## WHAT TO DO
Only the lines from the start up to and including the line containing "const rimEdge = halfBed + rimOut;" should be repeated, word for word.
---- DATA ENTRIES
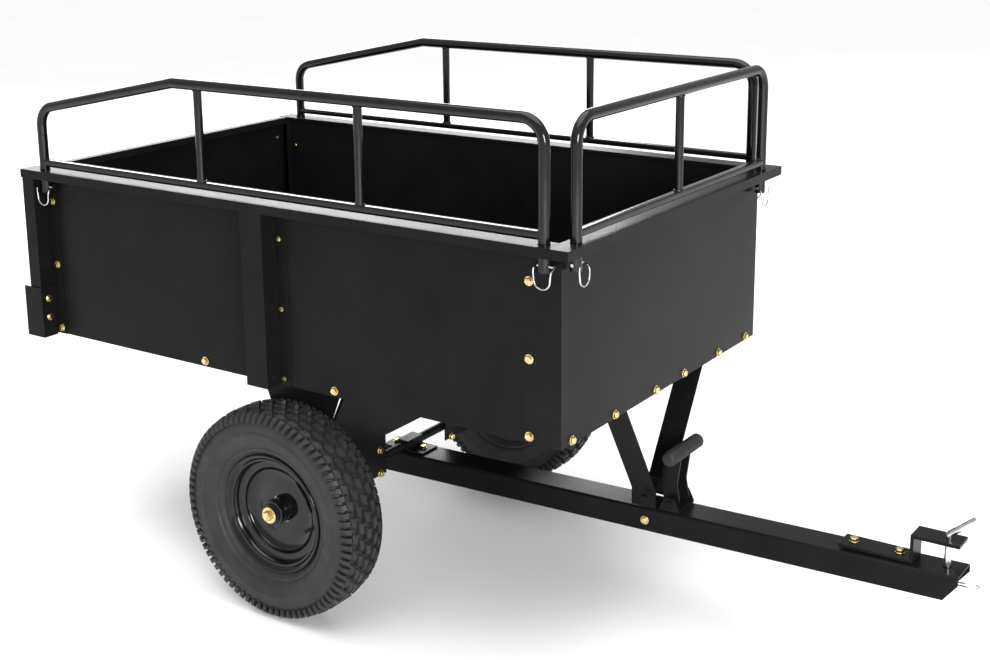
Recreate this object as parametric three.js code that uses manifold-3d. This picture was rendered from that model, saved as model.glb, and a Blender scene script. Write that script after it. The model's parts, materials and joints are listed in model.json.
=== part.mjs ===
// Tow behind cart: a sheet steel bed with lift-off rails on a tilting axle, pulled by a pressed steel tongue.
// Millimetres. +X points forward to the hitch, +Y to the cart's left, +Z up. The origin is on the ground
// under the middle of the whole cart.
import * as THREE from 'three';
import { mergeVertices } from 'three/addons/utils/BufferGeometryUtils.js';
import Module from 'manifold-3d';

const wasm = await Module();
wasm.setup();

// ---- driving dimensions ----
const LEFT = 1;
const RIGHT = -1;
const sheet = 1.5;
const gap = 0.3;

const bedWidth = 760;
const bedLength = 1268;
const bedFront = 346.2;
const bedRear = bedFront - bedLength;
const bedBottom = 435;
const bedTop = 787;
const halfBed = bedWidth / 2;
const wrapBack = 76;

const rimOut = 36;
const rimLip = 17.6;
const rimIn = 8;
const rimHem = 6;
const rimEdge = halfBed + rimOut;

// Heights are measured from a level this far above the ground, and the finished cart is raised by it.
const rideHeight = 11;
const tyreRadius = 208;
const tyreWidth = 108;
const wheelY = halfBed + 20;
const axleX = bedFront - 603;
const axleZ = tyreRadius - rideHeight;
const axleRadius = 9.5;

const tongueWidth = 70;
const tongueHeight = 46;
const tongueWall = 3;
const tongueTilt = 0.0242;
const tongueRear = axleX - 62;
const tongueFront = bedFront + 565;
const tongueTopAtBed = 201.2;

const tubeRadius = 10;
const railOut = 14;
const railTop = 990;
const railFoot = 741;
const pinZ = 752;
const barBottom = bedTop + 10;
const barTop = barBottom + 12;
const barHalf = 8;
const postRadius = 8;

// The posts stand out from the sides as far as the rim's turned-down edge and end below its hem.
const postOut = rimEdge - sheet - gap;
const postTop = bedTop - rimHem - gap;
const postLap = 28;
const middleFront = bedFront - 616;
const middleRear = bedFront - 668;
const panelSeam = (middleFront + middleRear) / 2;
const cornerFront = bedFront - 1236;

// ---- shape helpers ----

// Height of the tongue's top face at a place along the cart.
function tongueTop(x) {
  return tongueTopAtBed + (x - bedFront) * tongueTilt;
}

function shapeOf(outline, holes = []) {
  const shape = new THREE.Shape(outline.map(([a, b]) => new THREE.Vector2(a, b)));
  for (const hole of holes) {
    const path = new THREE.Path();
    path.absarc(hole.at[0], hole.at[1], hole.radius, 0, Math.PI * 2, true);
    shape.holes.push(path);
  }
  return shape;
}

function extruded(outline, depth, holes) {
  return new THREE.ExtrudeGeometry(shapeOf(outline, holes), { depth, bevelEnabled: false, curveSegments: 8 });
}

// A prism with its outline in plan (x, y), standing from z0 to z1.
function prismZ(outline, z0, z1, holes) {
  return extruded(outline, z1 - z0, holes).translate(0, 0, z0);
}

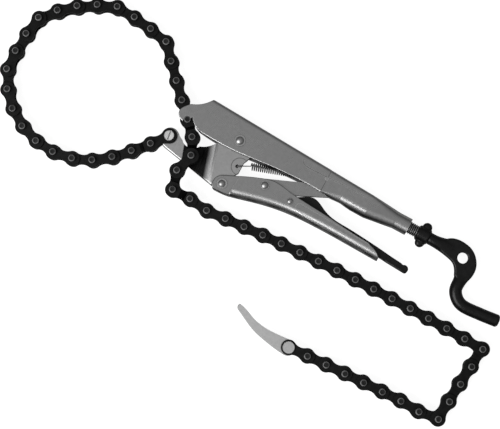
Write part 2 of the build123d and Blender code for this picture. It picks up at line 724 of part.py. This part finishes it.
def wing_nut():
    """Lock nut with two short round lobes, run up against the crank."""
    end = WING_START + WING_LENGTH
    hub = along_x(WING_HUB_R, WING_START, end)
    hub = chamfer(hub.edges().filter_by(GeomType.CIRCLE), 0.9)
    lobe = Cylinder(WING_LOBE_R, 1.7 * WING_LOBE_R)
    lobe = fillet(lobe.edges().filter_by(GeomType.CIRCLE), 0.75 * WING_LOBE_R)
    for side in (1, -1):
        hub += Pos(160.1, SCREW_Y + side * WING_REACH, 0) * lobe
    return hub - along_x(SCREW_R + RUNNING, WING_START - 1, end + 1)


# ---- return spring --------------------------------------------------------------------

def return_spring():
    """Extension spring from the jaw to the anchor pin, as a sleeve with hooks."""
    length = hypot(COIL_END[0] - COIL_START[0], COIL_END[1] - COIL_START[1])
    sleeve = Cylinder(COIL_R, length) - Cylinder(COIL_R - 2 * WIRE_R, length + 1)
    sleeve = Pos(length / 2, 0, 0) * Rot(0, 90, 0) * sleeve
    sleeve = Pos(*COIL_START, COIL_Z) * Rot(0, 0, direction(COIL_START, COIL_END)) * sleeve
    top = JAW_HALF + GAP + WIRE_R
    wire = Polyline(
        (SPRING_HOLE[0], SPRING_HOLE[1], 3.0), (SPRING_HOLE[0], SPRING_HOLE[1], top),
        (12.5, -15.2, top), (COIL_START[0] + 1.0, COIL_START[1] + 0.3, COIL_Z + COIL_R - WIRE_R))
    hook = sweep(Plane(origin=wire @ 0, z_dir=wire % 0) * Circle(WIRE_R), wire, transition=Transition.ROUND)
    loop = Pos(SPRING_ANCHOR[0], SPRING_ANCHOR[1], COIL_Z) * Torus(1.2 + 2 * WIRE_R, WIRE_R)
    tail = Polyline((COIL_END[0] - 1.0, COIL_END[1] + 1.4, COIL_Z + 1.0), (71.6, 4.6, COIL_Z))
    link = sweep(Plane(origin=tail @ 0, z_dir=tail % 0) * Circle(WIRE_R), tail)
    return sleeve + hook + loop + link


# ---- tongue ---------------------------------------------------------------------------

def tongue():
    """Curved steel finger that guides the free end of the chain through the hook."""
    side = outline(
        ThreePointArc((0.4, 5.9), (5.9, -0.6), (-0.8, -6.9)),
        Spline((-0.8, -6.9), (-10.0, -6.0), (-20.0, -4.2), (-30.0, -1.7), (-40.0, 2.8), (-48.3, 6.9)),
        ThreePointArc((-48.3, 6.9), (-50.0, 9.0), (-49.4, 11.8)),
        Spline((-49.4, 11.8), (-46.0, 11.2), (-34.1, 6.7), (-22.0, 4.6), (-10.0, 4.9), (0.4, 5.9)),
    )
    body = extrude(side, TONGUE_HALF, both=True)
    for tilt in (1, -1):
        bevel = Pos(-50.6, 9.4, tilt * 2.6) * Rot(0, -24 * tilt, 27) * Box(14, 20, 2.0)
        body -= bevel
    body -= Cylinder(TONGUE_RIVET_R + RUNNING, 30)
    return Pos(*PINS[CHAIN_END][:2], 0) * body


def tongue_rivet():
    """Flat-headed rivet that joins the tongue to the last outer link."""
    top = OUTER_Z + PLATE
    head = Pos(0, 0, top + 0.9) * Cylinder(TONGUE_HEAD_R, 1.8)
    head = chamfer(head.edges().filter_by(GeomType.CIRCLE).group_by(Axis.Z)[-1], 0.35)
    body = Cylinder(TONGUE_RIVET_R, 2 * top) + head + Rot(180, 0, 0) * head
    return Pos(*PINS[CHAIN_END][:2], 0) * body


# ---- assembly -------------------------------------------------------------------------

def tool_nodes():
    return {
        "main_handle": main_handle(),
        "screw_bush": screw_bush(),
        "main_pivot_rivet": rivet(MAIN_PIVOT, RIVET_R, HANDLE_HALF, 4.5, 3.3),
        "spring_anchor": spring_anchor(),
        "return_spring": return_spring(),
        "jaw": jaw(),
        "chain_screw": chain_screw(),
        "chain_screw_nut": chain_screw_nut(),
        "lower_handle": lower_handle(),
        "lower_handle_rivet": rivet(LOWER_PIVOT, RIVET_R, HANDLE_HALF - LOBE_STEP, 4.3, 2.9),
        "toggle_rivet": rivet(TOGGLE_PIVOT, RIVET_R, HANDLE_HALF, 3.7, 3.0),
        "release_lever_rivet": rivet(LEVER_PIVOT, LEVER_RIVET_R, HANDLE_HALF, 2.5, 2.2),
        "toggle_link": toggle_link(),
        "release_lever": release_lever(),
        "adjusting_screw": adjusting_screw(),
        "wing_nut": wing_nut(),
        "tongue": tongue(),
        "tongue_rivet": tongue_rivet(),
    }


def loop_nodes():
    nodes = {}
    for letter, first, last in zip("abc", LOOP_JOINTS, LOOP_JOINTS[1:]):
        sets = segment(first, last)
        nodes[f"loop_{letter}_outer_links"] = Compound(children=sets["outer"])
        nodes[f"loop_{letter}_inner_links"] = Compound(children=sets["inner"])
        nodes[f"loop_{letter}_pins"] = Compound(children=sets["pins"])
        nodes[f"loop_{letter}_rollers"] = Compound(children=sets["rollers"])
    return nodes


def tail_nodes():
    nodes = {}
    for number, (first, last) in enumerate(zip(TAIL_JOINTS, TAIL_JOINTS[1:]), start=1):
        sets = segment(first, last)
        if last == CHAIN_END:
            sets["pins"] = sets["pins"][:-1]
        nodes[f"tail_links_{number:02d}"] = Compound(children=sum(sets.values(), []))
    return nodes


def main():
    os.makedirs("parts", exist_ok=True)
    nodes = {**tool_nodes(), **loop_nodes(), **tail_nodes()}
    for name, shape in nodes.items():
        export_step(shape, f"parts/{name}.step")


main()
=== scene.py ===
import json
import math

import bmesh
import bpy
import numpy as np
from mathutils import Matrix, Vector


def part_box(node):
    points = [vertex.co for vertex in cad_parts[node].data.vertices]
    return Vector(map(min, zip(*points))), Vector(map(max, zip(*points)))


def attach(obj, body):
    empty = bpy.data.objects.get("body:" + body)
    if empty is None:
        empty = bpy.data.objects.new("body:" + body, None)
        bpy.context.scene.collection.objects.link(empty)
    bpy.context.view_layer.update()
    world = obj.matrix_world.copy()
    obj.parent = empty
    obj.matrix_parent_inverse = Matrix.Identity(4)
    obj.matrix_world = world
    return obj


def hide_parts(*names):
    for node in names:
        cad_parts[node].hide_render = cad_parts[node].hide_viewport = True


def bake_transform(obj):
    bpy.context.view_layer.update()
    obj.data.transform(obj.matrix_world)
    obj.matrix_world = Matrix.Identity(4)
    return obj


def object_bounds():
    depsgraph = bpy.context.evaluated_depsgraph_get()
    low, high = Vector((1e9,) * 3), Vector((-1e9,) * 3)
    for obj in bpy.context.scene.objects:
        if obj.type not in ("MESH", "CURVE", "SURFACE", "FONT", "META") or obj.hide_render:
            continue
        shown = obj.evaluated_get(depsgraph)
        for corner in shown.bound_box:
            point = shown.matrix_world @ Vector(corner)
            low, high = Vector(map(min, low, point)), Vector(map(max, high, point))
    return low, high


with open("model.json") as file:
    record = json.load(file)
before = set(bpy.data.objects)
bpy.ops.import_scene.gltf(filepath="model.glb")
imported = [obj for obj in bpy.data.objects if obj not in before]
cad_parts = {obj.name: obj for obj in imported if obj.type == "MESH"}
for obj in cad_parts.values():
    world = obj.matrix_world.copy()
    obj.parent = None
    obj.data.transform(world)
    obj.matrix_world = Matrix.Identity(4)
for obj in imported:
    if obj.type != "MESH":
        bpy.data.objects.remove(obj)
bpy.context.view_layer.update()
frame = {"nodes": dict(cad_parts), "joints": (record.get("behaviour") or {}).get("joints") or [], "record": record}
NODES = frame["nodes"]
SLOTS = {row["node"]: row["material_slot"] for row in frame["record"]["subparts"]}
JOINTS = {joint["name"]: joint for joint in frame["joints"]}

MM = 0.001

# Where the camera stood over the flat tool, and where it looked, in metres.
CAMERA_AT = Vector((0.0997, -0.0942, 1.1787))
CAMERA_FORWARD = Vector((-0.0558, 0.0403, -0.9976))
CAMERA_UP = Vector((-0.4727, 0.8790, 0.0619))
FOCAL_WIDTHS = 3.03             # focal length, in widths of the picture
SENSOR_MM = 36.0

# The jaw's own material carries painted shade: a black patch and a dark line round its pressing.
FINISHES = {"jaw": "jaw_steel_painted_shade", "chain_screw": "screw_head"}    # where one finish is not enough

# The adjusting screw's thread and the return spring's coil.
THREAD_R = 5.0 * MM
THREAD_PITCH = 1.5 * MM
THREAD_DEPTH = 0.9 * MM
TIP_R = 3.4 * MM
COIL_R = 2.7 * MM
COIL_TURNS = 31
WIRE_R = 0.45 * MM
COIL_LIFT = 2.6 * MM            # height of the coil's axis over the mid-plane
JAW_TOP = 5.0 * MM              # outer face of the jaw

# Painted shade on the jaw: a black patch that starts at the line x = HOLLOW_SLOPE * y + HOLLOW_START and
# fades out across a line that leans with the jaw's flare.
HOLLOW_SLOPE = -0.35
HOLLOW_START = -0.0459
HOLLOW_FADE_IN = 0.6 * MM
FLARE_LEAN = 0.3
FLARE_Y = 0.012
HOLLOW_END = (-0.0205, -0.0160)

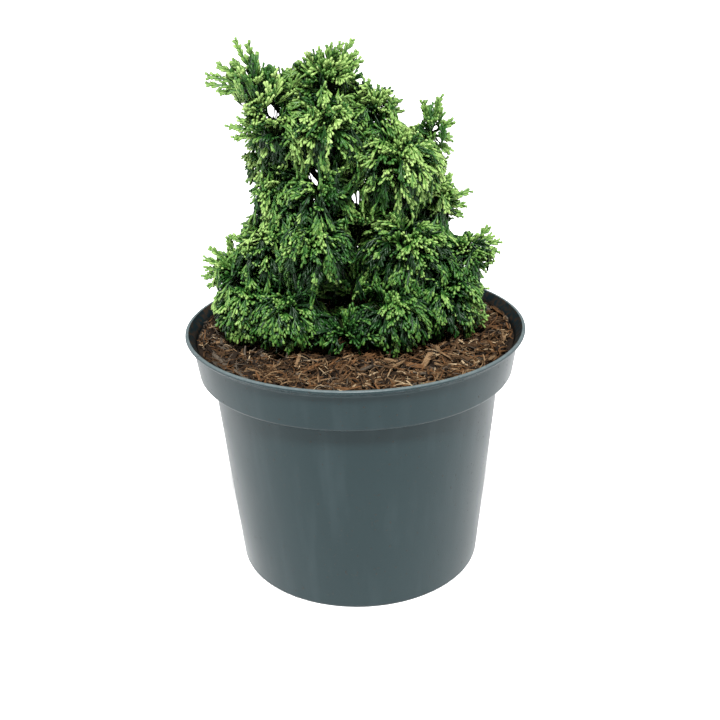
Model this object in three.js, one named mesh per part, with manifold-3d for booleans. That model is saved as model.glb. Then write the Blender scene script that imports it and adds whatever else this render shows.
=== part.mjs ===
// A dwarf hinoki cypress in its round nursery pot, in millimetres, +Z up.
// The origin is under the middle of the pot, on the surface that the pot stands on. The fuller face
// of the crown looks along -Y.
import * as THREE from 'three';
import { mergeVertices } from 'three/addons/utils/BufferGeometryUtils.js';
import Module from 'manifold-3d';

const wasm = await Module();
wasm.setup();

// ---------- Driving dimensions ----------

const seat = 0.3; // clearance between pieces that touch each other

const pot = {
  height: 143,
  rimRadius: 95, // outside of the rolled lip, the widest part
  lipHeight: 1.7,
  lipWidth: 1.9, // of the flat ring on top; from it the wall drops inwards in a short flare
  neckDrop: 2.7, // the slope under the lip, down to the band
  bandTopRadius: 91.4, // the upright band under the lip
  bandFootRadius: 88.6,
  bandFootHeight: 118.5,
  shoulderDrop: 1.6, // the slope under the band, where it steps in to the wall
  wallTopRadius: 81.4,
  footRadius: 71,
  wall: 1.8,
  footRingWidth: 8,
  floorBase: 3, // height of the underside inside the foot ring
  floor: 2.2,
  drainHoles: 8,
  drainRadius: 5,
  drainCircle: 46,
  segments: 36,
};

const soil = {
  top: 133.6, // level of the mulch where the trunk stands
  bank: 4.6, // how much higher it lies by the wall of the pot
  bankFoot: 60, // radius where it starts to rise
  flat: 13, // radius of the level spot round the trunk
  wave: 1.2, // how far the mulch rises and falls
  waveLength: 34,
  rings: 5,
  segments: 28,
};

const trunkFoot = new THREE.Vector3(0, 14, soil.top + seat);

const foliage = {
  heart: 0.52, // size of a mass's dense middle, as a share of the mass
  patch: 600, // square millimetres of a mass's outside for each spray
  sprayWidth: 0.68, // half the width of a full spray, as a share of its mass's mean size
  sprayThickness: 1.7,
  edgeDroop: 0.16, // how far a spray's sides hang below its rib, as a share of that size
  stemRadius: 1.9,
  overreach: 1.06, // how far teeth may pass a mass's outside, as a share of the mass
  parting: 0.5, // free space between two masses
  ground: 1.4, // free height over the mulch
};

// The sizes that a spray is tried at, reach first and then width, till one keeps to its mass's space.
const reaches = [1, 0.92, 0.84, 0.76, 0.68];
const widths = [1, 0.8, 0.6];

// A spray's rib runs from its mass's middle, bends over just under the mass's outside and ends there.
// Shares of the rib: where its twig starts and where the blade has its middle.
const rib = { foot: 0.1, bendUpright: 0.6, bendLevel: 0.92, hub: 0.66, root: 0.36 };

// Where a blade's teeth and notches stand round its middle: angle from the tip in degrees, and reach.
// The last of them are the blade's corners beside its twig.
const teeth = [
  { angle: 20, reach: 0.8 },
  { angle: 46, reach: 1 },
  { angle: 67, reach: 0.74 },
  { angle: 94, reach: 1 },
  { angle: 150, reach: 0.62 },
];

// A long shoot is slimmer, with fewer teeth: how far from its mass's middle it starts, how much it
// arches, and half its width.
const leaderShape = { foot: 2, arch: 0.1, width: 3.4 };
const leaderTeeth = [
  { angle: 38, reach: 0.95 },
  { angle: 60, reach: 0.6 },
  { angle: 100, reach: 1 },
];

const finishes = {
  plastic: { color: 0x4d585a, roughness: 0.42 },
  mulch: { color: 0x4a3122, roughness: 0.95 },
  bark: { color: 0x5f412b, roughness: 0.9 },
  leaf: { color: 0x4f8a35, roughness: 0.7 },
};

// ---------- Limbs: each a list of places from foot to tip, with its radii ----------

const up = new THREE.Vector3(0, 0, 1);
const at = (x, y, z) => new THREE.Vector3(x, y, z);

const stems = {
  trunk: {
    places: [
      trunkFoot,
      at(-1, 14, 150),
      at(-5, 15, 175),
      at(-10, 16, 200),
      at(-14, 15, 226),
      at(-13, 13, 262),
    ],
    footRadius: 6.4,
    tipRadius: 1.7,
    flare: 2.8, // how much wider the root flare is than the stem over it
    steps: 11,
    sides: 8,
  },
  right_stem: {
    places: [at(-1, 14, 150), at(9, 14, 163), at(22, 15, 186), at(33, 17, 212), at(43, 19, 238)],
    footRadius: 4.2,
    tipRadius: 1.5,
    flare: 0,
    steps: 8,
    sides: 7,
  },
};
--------
## REPLY TO THE EXERCISE
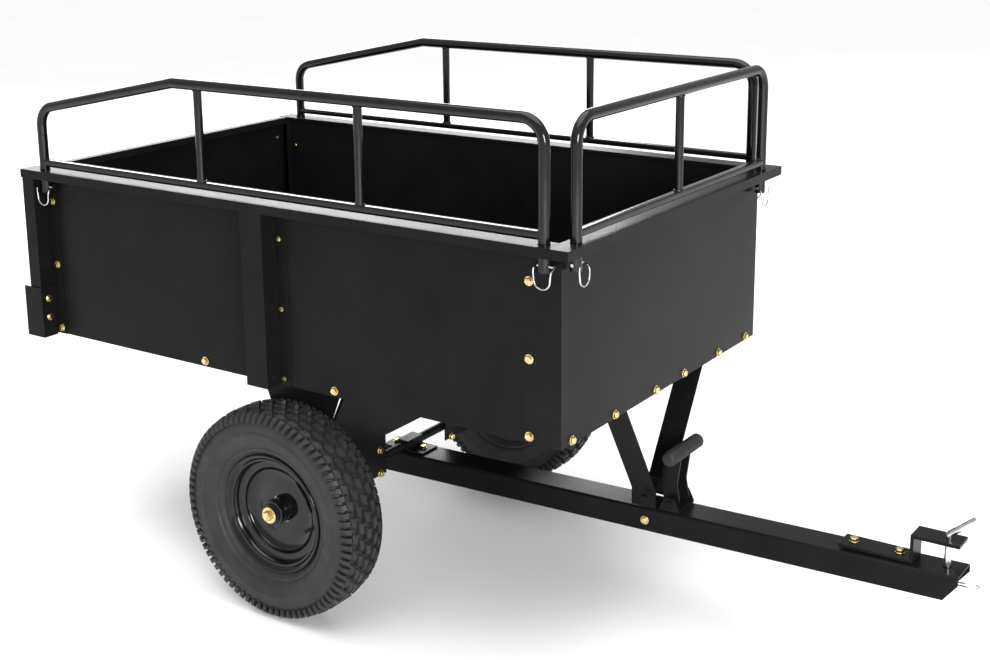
Recreate this object as parametric three.js code that uses manifold-3d. This picture was rendered from that model, saved as model.glb, and a Blender scene script. Write that script after it. The model's parts, materials and joints are listed in model.json.
=== part.mjs ===
// Tow behind cart: a sheet steel bed with lift-off rails on a tilting axle, pulled by a pressed steel tongue.
// Millimetres. +X points forward to the hitch, +Y to the cart's left, +Z up. The origin is on the ground
// under the middle of the whole cart.
import * as THREE from 'three';
import { mergeVertices } from 'three/addons/utils/BufferGeometryUtils.js';
import Module from 'manifold-3d';

const wasm = await Module();
wasm.setup();

// ---- driving dimensions ----
const LEFT = 1;
const RIGHT = -1;
const sheet = 1.5;
const gap = 0.3;

const bedWidth = 760;
const bedLength = 1268;
const bedFront = 346.2;
const bedRear = bedFront - bedLength;
const bedBottom = 435;
const bedTop = 787;
const halfBed = bedWidth / 2;
const wrapBack = 76;

const rimOut = 36;
const rimLip = 17.6;
const rimIn = 8;
const rimHem = 6;
const rimEdge = halfBed + rimOut;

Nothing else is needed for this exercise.